begin

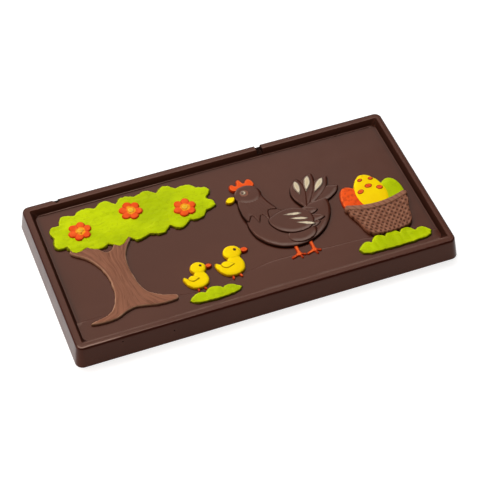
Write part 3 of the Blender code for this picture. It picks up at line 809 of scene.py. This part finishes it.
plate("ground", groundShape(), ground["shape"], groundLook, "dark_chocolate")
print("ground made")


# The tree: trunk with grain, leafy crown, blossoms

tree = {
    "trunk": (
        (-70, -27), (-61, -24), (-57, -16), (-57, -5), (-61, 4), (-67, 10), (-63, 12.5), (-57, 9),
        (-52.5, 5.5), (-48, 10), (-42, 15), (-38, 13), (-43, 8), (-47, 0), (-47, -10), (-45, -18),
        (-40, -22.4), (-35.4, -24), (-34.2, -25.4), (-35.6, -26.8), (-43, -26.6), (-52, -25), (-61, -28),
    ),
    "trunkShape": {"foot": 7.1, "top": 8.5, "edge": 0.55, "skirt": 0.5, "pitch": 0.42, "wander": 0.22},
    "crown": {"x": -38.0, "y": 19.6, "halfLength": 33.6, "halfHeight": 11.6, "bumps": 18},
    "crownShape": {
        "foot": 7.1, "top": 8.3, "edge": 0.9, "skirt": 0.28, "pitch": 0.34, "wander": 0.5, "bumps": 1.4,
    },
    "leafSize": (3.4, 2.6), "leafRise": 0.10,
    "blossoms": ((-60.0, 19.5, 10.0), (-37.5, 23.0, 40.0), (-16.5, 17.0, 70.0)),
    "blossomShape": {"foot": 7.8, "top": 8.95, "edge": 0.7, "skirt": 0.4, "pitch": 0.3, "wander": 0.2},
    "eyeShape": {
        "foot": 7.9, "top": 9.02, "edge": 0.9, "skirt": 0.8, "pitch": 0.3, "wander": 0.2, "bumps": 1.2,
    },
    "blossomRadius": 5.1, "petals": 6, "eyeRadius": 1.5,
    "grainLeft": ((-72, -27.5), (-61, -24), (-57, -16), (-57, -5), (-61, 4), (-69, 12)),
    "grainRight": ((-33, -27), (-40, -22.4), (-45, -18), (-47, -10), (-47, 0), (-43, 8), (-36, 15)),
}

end
begin

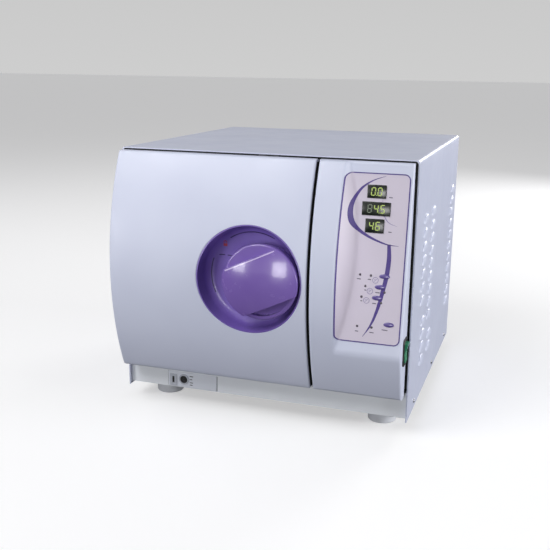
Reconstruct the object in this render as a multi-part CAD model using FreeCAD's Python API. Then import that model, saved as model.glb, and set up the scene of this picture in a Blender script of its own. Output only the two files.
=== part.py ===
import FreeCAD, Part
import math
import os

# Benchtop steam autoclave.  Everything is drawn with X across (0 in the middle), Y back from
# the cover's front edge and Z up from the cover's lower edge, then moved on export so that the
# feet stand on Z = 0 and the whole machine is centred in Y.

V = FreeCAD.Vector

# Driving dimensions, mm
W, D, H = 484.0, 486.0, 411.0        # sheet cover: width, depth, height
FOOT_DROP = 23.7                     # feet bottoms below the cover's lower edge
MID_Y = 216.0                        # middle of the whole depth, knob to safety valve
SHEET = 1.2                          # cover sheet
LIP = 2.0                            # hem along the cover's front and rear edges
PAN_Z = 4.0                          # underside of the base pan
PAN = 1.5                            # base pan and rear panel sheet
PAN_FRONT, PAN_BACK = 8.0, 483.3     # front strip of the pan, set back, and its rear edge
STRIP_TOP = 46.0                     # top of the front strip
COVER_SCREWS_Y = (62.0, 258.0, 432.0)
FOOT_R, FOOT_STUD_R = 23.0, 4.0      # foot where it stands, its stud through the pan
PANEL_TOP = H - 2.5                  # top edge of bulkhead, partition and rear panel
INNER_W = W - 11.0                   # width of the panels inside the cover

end

TASK: Above are records; repeat only the lines starting at the line with "Write part 3" and ending at the line with "# The tree: trunk", exactly as they appear, both included.

EXPECTED ANSWER:
Write part 3 of the Blender code for this picture. It picks up at line 809 of scene.py. This part finishes it.
plate("ground", groundShape(), ground["shape"], groundLook, "dark_chocolate")
print("ground made")


# The tree: trunk with grain, leafy crown, blossoms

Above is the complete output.